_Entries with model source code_
==========

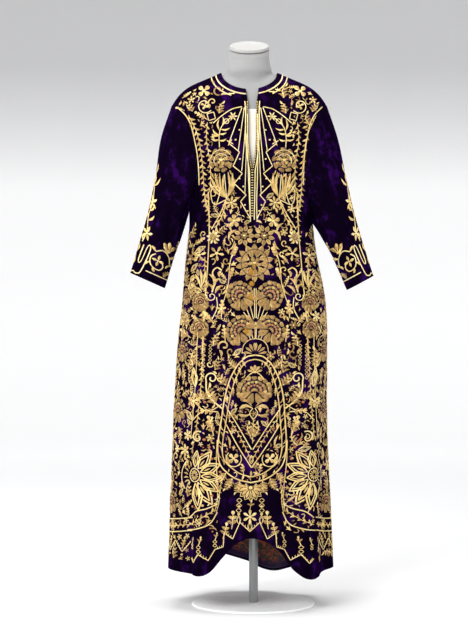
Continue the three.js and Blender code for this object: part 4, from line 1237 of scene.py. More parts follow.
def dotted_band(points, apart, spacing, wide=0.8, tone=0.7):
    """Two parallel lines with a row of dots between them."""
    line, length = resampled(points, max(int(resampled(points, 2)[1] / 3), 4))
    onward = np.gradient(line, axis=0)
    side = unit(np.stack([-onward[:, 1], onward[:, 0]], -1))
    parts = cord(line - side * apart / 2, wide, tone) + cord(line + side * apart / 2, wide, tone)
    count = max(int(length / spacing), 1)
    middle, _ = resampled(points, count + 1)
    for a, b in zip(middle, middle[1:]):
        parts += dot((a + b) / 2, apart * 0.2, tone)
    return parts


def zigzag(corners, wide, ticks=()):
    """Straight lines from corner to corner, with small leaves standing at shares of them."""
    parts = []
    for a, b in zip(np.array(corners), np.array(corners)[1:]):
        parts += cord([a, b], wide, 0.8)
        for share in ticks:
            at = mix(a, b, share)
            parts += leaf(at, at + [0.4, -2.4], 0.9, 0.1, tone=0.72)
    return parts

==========

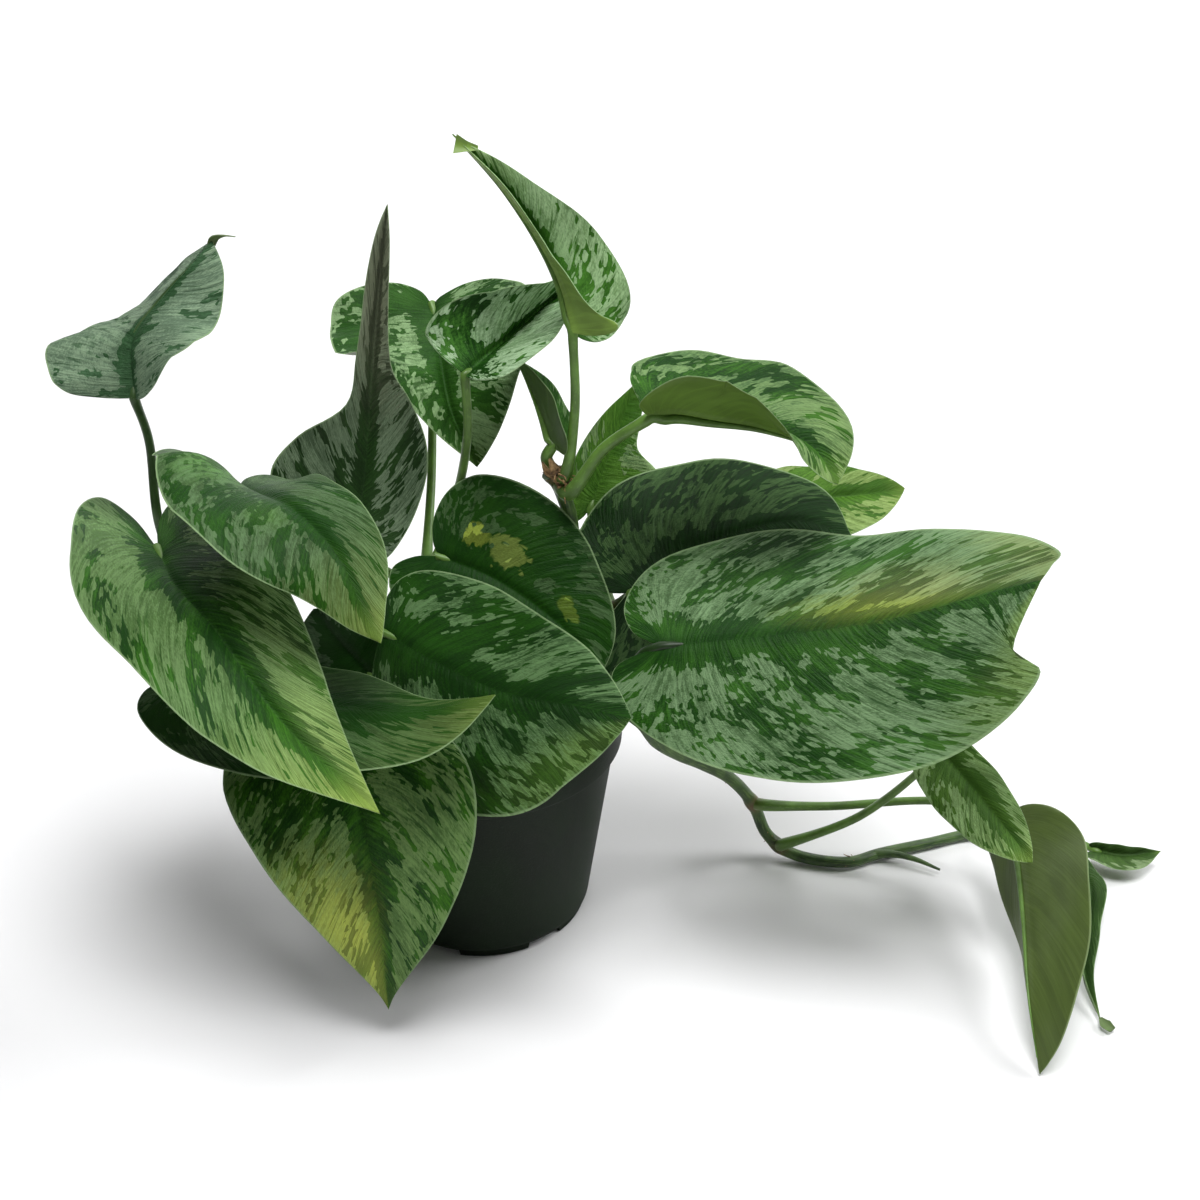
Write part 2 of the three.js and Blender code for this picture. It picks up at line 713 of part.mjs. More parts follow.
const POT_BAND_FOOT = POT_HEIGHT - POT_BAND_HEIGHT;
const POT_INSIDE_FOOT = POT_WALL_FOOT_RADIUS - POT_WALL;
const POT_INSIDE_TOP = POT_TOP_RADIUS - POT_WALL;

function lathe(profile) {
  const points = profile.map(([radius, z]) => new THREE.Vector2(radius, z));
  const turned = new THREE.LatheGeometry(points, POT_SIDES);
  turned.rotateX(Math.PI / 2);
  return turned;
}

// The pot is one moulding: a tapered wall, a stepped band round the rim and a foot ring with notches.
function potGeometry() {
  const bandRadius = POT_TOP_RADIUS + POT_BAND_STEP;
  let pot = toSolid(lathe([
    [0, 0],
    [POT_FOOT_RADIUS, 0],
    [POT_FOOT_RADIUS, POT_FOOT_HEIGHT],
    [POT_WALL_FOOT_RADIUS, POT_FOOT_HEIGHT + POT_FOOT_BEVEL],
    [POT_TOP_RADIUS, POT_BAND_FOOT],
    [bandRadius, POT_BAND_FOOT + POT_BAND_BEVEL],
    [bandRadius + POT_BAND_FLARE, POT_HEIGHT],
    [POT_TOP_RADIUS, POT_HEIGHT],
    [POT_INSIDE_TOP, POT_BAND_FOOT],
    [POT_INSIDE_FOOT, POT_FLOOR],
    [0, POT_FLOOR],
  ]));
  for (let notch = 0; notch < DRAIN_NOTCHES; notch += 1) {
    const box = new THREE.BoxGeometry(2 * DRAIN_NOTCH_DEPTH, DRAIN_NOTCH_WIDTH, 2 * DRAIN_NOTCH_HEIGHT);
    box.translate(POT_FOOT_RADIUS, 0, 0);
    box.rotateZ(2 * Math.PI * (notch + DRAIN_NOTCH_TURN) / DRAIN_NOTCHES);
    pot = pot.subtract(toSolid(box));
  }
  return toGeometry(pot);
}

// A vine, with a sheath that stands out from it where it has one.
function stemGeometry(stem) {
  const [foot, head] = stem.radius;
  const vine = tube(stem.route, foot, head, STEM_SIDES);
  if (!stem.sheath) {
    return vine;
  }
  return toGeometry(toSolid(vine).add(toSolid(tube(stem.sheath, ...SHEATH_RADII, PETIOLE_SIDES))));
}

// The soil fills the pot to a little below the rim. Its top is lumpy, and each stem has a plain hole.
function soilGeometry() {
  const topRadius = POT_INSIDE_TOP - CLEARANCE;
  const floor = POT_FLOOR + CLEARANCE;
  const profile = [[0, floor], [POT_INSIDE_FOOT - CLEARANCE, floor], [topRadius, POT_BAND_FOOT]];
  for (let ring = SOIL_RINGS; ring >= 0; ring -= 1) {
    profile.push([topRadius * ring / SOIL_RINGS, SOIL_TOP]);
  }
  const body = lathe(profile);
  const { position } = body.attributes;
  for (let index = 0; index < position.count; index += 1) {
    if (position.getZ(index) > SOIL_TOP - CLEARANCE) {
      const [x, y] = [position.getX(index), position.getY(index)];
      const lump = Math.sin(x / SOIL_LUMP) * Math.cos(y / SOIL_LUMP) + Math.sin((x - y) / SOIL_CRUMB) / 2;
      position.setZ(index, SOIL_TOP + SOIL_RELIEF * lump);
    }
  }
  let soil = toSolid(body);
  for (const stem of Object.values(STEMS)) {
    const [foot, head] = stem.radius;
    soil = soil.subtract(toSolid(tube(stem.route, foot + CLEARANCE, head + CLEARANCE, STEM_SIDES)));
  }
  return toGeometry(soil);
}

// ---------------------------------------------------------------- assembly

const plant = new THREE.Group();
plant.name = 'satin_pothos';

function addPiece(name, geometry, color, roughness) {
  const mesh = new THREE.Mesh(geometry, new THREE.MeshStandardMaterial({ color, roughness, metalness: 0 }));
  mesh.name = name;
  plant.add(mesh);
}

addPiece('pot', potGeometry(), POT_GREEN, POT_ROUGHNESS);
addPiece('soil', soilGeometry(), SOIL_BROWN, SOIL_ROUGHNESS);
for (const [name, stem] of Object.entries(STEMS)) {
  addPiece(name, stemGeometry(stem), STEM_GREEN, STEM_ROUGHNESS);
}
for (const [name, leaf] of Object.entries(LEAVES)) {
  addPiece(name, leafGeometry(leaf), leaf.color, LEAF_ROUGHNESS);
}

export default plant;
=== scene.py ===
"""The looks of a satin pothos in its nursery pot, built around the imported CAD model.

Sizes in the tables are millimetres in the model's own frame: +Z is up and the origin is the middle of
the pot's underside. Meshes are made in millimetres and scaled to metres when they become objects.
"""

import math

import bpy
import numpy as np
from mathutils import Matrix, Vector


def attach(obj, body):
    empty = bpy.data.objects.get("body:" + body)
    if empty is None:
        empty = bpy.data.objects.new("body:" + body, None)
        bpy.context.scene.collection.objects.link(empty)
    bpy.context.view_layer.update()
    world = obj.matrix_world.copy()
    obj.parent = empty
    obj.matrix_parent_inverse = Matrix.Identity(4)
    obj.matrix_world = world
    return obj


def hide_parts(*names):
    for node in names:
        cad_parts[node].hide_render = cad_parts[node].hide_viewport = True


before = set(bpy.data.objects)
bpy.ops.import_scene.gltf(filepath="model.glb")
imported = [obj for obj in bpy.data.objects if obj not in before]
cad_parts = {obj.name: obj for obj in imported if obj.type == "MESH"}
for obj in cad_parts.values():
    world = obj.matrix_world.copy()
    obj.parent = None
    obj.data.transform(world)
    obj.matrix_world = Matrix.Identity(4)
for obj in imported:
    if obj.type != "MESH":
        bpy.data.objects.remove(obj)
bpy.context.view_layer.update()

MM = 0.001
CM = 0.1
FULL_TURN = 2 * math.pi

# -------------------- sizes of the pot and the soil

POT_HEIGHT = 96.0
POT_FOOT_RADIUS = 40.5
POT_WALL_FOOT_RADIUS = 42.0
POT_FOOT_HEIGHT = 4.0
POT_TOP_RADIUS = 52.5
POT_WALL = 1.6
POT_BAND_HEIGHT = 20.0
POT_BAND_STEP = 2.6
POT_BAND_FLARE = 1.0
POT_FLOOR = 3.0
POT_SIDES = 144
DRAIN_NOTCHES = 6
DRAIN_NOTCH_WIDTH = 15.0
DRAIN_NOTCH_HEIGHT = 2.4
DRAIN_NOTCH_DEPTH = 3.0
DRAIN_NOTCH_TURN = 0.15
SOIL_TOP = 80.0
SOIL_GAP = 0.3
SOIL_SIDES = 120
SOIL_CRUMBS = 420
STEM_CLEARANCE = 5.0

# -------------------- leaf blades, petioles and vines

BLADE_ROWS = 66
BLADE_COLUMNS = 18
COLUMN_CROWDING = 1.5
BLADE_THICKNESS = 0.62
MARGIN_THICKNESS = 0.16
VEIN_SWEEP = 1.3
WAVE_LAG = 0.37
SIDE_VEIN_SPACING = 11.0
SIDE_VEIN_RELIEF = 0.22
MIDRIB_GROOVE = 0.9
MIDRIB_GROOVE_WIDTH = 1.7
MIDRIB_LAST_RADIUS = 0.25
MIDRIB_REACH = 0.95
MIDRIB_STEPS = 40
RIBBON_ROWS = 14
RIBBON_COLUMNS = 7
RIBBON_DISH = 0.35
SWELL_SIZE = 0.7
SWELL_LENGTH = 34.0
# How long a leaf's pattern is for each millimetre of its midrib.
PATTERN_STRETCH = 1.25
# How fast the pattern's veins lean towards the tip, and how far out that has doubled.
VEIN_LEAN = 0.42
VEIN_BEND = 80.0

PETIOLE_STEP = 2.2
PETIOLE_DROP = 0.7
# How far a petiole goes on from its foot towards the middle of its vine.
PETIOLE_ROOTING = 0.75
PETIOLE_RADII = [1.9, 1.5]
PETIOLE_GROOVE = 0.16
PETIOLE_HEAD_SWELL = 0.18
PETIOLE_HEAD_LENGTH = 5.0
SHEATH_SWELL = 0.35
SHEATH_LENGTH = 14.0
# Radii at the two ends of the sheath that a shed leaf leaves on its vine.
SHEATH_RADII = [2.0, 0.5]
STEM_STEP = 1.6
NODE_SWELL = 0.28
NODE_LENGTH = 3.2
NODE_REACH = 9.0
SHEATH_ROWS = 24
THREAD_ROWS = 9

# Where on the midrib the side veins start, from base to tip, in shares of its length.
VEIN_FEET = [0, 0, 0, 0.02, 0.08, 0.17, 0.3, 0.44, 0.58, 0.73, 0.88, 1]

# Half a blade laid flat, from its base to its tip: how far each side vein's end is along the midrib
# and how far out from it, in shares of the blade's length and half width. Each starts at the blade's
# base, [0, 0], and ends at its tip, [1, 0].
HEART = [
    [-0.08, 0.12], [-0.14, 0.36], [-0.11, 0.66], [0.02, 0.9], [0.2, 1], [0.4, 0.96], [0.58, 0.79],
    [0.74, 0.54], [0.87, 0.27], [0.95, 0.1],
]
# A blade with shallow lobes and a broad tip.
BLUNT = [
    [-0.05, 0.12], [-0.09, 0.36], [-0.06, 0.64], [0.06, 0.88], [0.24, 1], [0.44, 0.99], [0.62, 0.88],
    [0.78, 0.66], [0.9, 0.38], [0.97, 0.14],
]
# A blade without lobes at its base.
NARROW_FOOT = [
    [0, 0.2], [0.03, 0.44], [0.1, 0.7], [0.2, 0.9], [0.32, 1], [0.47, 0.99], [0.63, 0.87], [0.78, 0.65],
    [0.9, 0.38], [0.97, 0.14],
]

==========

_PROBLEM DETAILS_
Retype, word for word, every line from the line with "addPiece('pot', potGeometry(), POT_GREEN, POT_ROUGHNESS);" to the line with "obj.matrix_parent_inverse = Matrix.Identity(4)", inclusive. Add nothing.

_OUTPUT FOR THIS EXERCISE_
addPiece('pot', potGeometry(), POT_GREEN, POT_ROUGHNESS);
addPiece('soil', soilGeometry(), SOIL_BROWN, SOIL_ROUGHNESS);
for (const [name, stem] of Object.entries(STEMS)) {
  addPiece(name, stemGeometry(stem), STEM_GREEN, STEM_ROUGHNESS);
}
for (const [name, leaf] of Object.entries(LEAVES)) {
  addPiece(name, leafGeometry(leaf), leaf.color, LEAF_ROUGHNESS);
}

export default plant;
=== scene.py ===
"""The looks of a satin pothos in its nursery pot, built around the imported CAD model.

Sizes in the tables are millimetres in the model's own frame: +Z is up and the origin is the middle of
the pot's underside. Meshes are made in millimetres and scaled to metres when they become objects.
"""

import math

import bpy
import numpy as np
from mathutils import Matrix, Vector


def attach(obj, body):
    empty = bpy.data.objects.get("body:" + body)
    if empty is None:
        empty = bpy.data.objects.new("body:" + body, None)
        bpy.context.scene.collection.objects.link(empty)
    bpy.context.view_layer.update()
    world = obj.matrix_world.copy()
    obj.parent = empty
    obj.matrix_parent_inverse = Matrix.Identity(4)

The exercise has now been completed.